Ecco la contrapposizione tra otium e piacere personale, da un lato, e vita attiva e utile universale attraverso l’impegno personale, dall’altro, con la tradizionale polemica stoica contro gli epicurei. Nel pensiero di Marco Aurelio il “dovere di uomo”, la vita attiva indirizzata all’interesse generale, si tinge particolarmente di contenuti solidaristici e di mutua comprensione verso gli altri appartenenti alla famiglia umana: il II secolo d. C. è anche il secolo di quella che i romani chiamavano humanitas. La stessa humanitas, che troviamo addirittura giuridificata nei provvedimenti dell’imperatore, sul cruciale terreno della libertà delle persone, cioè, all’epoca, degli schiavi.
Dunque, come ho raccontato finora, la disputa tra stoici ed epicurei si può declinare anche come una lunga ed estenuante discussione su otium e negotium, tra inattività e vita attiva?
Sì, per molti versi, sì.
Ma, come sempre, c’è un’eccezione.
Torniamo indietro di un secolo, andiamo in età neroniana: incontriamo un altro dei grandi filosofi dello stoicismo romano: Lucio Anneo Seneca.
Seneca dedica all’ozio addirittura un’opera, il De otio, appunto. Nella quale a un certo punto scrive:
…immaginiamo due repubbliche, una grande e davvero pubblica, di tutti, che comprende Dei e uomini, nella quale non fissiamo lo sguardo su questo o quell’angolo remoto, ma misuriamo i confini della città con quelli del sole; l’altra di cui la nascita ci ha assegnato la condizione: questa sarà quella degli Ateniesi o dei Cartaginesi o di qualunque altra città che non comprenda tutti gli uomini, ma solo alcuni determinati. Alcuni si adoperano tanto per l’una che per l’altra repubblica, sia la maggiore che la minore, alcuni solo per la minore, alcuni solo per la maggiore. Possiamo servire fedelmente questa repubblica maggiore anche nell’inattività, anzi non so se meglio nell’inattività: indagando che cosa sia la virtù, se sia una sola o più di una, se sia la natura o la cultura a rendere gli uomini buoni, se sia un unico corpo ad abbracciare mari e terre e quanto si trova sulla terra e nel mare, o se un Dio ha disperso molti corpi di tal genere; se la materia da cui traggono origine tutte le cose sia tutta continua e piena, oppure sia discontinua e il vuoto sia mescolato ai corpi; quale sia la natura di Dio, se contempli immobile la sua opera oppure la governi, se l’avvolga dall’esterno o compenetri ogni cosa; se il mondo sia immortale o invece da annoverare tra le realtà caduche ed effimere. Chi contempla tali cose, quale servizio rende a Dio? Che le sue così grandi opere non restino senza testimone (Seneca, De otio, IV, 1-2).

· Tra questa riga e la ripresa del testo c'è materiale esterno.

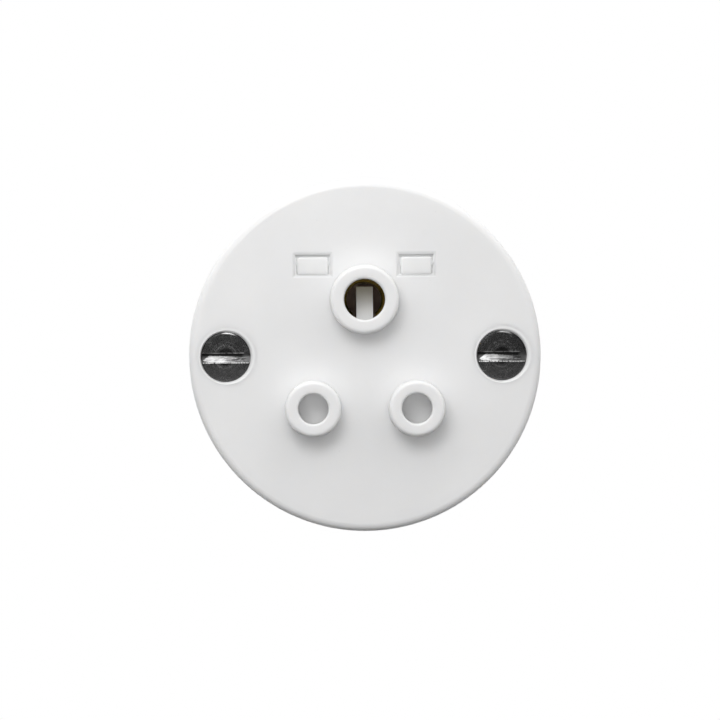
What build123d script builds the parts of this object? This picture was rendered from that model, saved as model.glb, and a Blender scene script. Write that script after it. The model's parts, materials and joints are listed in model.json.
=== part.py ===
from build123d import *

import os
from math import sqrt

# Round shuttered socket outlet for three round pins, screwed over a round conduit box.
# Millimetres. X is to the right, Z is up, and the face looks towards -Y.
# The origin is the disc's axis in the mounting plane, where the rim meets the box.

# Drawing values
past = 1.0  # cuts run this far past the faces they open
same = 0.01  # places closer than this are one place
round_share = 0.5523  # a quarter round's control points lie this far towards its corner

# Plug pins and their pattern
earth_pin_d = 7.06
earth_pin_reach = 20.6
line_pin_d = 5.08
pin_clear = 0.24
line_spacing = 19.05
earth_to_line = 22.225
pattern_lift = 0.23

# Round cover plate
plate_d = 64.7
rim_depth = 5.0
rim_wall = 2.0
rim_edge_r = 1.3
rim_inside_edge = 0.8
face_wall = 1.8
rib_t = 1.2
rib_h = 2.2
rib_angle = 42
rib_gap = 1.0

# Raised tubes round the pin holes
shroud_h = 5.0
earth_shroud_wall = 2.6
line_shroud_wall = 2.42
shroud_draft = 0.09
shroud_edge_r = 0.62
shroud_mouth_r = 0.42
shroud_foot_r = 0.12

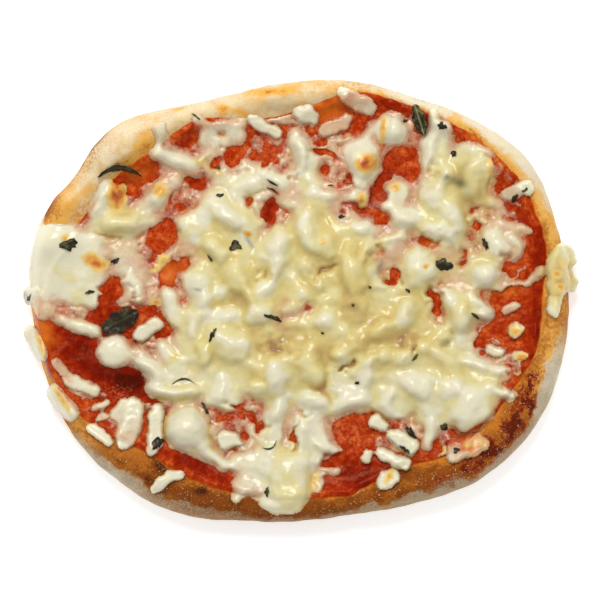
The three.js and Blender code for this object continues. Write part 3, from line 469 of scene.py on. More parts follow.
# The rim's finish at every 15 degrees from the right end: [millimetres of flour from the outline inwards, how
# thick the flour is, toasting at the outline, halfway, and beside the sauce, stain beside the sauce].
# The toasting on the near side, from 225 to 345 degrees, is set high partly as painted shade.
RIM_FINISH = [
    # 0, the right end
    [0, 0, 0.7, 0.55, 0.6, 0.4], [0.8, 0.4, 0.45, 0.45, 0.65, 0.4], [4.2, 1, 0.04, 0.04, 0.32, 0.4],
    # 45
    [3, 1, 0.02, 0.16, 0.4, 0.35], [2.6, 0.9, 0.04, 0.08, 0.34, 0.4], [1, 0.4, 0.12, 0.12, 0.2, 0.3],
    # 90, the far side
    [0.8, 0.3, 0.2, 0.16, 0.04, 0], [1.6, 0.5, 0.12, 0.04, 0.02, 0], [3, 0.6, 0.08, 0.02, 0.1, 0.2],
    # 135
    [5, 0.55, 0.28, 0.06, 0.34, 0.2], [5, 0.55, 0.36, 0.12, 0.24, 0.2], [0, 0, 0.6, 0.45, 0.2, 0.3],
    # 180, the left end
    [0.6, 0.3, 0.35, 0.35, 0.4, 0.6], [0, 0, 0.5, 0.5, 0.5, 1], [0.5, 0.3, 0.6, 0.6, 0.7, 0.3],
    # 225
    [4.2, 1.1, 0.6, 0.95, 0.85, 0.3], [3.6, 0.7, 0.75, 1.1, 1.15, 0.3], [1.8, 0.6, 0.85, 1.15, 1.15, 0.3],
    # 270, the near side
    [1.2, 0.6, 0.9, 1.15, 1.1, 0.3], [1.2, 0.8, 0.85, 0.98, 1, 0.4], [2.6, 0.9, 0.85, 1, 1.15, 0.3],
    # 315
    [1.4, 0.8, 0.8, 0.95, 0.85, 0.4], [2.4, 0.9, 0.7, 0.95, 0.7, 0.4], [4.6, 1, 0.4, 0.5, 0.75, 0.5],
]


def round_values(rows, angles):
    """The rows, given at equal steps round the pizza, at any angles in degrees."""
    table = np.array(rows + rows[:1], float)
    steps = np.linspace(0, 360, len(table))
    return [np.interp(np.mod(angles, 360), steps, column) for column in table.T]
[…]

Dunque Seneca immagina l’ozio proprio come il tempo in cui si dibatte l’eterna discussione tra stoici ed epicurei: le varie alternative proposte, infatti, altro non sono che le diverse ipotesi sull’uomo, la vita, l’universo, l’origine del mondo ecc., che opponevano l’una all’altra scuola. Tuttavia, sull’ozio, egli, come si vede, alla fine propende per la visione epicurea, pur interpretando quel suo nuovo stare nel mondo (Seneca in realtà si trovava ritirato a vita privata a causa della sua caduta in disgrazia presso Nerone) in chiave mistico-religiosa.
Ma c’è un’altra cosa che ci insegna Seneca: il cosmopolitismo, l’immaginarci cittadini non solo del luogo dove siamo nati, ma anche di un’altra grande repubblica, della quale tutti gli uomini sono cittadini.
Un secolo dopo, Marco Aurelio avrebbe definito così la sua nozione di “dovere di uomo”: prendersi cura di tutti gli altri uomini (Marco Aurelio, Pensieri III, 4).
E magari l’ozio di queste settimane, non sempre intellettuale, di certo non esito di un tempo liberato, non è che il preciso dovere di “prendersi cura” di sé e degli altri. Un dovere incardinato sulla comune appartenenza a quella repubblica più ampia, i cui confini sono segnati dai raggi del sole.